Four years ago, singer/songwriter Martin Sexton left Atlantic to form his own record label. He wanted to own his music, answer to himself and bring in a little more money.

Sexton named his new indie label Kitchen Table and promptly cut Live Wide Open, a double album of live tunes. Plenty of touring followed. Last year, he released a record of sparsely produced Christmas songs called Camp Holiday. Again, more touring. (Sexton plays two shows at Rams Head Tavern on Monday).

But after four years, Sexton is only now writing an album of original material.

"It's been a long time coming," he said. "In that time I've been busy touring and enjoying life - enjoying the fruits of my labor. Being a father, being a lover of life, good food, antiques, wilderness, fishing. It's been a nice, fruitful time."

But still a long time. Sexton had no trouble writing the instrumentation, melodies and arrangements for the new album, but he wrestled with the words.

"The music comes like nothing," Sexton said. "For me, it's like rolling out of bed - coming up with a melody or a harmony or a groove or a lick. But [with] the lyrics, I'm good at making stuff up that sounds like it kind of makes sense, but if you really look at it and listen to it, it doesn't. That's the hard part for me - making it into something that makes sense and is listenable."

With all his previous albums, Sexton said, he penned the songs, tested them live and then went into the studio. This time, he grew tired of fleshing out the lyrics and recorded the tunes without vocals.
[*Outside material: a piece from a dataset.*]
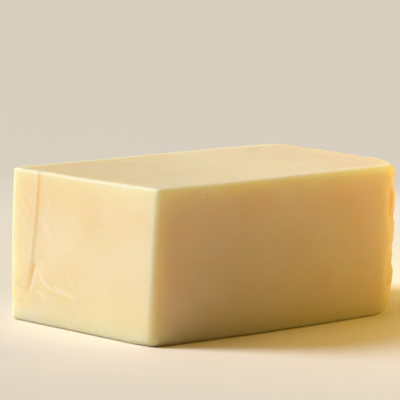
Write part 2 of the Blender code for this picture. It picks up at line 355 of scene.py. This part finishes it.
def top_relief(surface, inset, broken):
    """Downward depth on the top: slight waves, and crumbling beside the broken end."""
    waves = TOP_WAVE_DEPTH * (0.5 + 0.5 * soft_noise(surface, TOP_WAVE_SIZE, TOP_WAVE_SEED))
    beside = 1.0 - smooth_step(0.0, CRUMBLE_WIDTH, inset)
    lumps = crag_noise(surface, CRUMBLE_SIZE, CRUMBLE_SEED)
    grain = TOP_GRAIN_DEPTH * (0.5 + 0.5 * soft_noise(surface, TOP_GRAIN_SIZE, TOP_GRAIN_SEED))
    return waves + grain + CRUMBLE_DEPTH * beside * broken * (1.0 - lumps)


def stroke(places, start, bend, end, steps=14):
    """How the points of a flat face lie to a curved stroke: distance, and share along it.

    The stroke is the quadratic curve from start to end that leans towards bend. The distance is
    positive on the left of the stroke's way, and measured to its nearest straight step.
    """
    share = np.linspace(0.0, 1.0, steps + 1)[:, None]
    start, bend, end = (np.array(point) for point in (start, bend, end))
    line = (1.0 - share) ** 2 * start + 2.0 * share * (1.0 - share) * bend + share ** 2 * end
    nearest = np.full(len(places), np.inf)
    side = np.ones(len(places))
    along = np.zeros(len(places))
    for number in range(steps):
        step = line[number + 1] - line[number]
        offset = places - line[number]
        part = np.clip(offset @ step / (step @ step), 0.0, 1.0)
        gap = np.linalg.norm(offset - part[:, None] * step, axis=1)
        closer = gap < nearest
        left = step[0] * offset[:, 1] - step[1] * offset[:, 0]
        nearest = np.where(closer, gap, nearest)
        side = np.where(closer, np.where(left < 0.0, -1.0, 1.0), side)
        along = np.where(closer, (number + part) / steps, along)
    return nearest * side, along


def tapered(along):
    """1 in the middle of a stroke and nought at its ends."""
    return np.sin(math.pi * np.clip(along, 0.0, 1.0)) ** 0.5


# Marks on the cut end, each as (y, z) of its start, bend and end, in millimetres, then its half
# width and its height above the face, negative for a groove
KNIFE_MARKS = (
    ((99.6, 32.4), (97.6, 22.8), (84.6, 21.8), 0.9, 0.42),
    ((101.2, 28.6), (91.0, 18.4), (67.0, 16.6), 1.3, -0.34),
    ((101.0, 19.6), (97.0, 18.4), (92.0, 15.4), 0.8, 0.26),
    ((86.2, 23.8), (78.0, 21.6), (66.5, 19.4), 1.5, 0.18),
    ((76.6, 34.0), (73.0, 31.0), (68.6, 25.2), 0.5, 0.16),
    ((77.0, 50.5), (75.8, 46.5), (74.0, 42.5), 0.6, 0.10),
    ((81.6, 44.2), (80.4, 42.0), (78.9, 39.2), 0.7, 0.10),
    ((97.9, 38.0), (97.6, 36.0), (96.2, 33.0), 1.2, 0.16),
    ((45.2, 54.4), (42.0, 53.2), (38.6, 51.9), 0.3, 0.14),
    ((103.2, 34.9), (105.6, 31.0), (108.5, 18.0), 1.3, -0.95),
    ((125.0, 20.6), (117.0, 20.6), (108.4, 18.2), 0.8, -0.40),
    ((117.4, 73.4), (112.0, 67.0), (106.6, 61.8), 1.1, 0.12),
    ((119.6, 64.0), (113.6, 60.6), (107.4, 54.2), 1.2, 0.10),
    ((120.6, 80.0), (113.0, 76.8), (106.0, 70.6), 1.0, 0.10),
    ((95.6, 76.4), (93.4, 73.0), (90.6, 68.6), 1.2, 0.12),
    ((100.2, 63.4), (95.4, 60.2), (90.0, 50.4), 2.2, 0.14),
)

# The height and the depth in millimetres at which a mark takes its full colour
FULL_RISE = 0.25
FULL_SINK = 0.40


def knife_work(place, outward, height):
    """Inward depth on the cut end: the step beside the ridge, its thin lip, and the marks.

    The ridge leaves the upright by the square of the distance below the top. Each mark is a
    bell curve across its stroke, tapered at both ends.
    """
    cut_end = np.clip(-outward[:, 0], 0.0, 1.0) ** 2
    lean = RIDGE_LEAN * ((HEIGHT - height) / (HEIGHT - RIDGE_FOOT_Z)) ** 2
    beside = place[:, 1] - (RIDGE_TOP_Y + lean)
    above = height - RIDGE_FOOT_Z
    lower = 1.0 - smooth_step(-RIDGE_HALF_WIDTH, RIDGE_HALF_WIDTH, beside)
    shelf = 1.0 - smooth_step(*RIDGE_SHELF, -beside)
    depth = RIDGE_STEP * lower * shelf * smooth_step(*RIDGE_END, above)
    lip = bell((beside - RIDGE_LIP_WIDTH) / RIDGE_LIP_WIDTH)
    lip = lip * smooth_step(0.0, RIDGE_LIP_RUN_IN, above)
    depth = depth - RIDGE_LIP * lip
    raised = RIDGE_LIP_PALE * lip
    sunk = bell((beside + TEAR_PLACE) / TEAR_HALF_WIDTH) * smooth_step(*TEAR_START, above)
    face = np.column_stack([place[:, 1], height]) * 1000.0
    for start, bend, end, half_width, rise in KNIFE_MARKS:
        across, along = stroke(face, start, bend, end)
        mark = bell(across / half_width) * tapered(along)
        depth = depth - 0.001 * rise * mark
        if rise > 0.0:
            raised = np.maximum(raised, mark * min(1.0, rise / FULL_RISE))
        else:
            sunk = np.maximum(sunk, mark * min(1.0, -rise / FULL_SINK))
    return cut_end * depth, cut_end * raised, cut_end * sunk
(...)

Most of the tracks are band-oriented, with drums, bass, organs, guitars and vocals, though Sexton said he wants to add one or two songs of just himself and a guitar.

Sexton usually performs solo live but might add a few instruments to the onstage roster when he tours for the new record.

"I'd like to at least do a year of touring with something that sort of represents this record," Sexton said. "I might go out with the band and the bus and all that. I want to try and capture what's on this record in the live show in parts of next year's touring."

Sexton gave himself a month to finish writing the lyrics, which means a new album could be out this fall. Since he's already got the music recorded, the words are coming - maybe not as fast as he'd like, but quicker than before.

"I chip away at them," Sexton said. "It's easier for me - I think it's kind of cool actually. I'm making some songs that I would never write on paper. I think it makes for a different approach that I needed desperately. ... A fresh approach to songwriting."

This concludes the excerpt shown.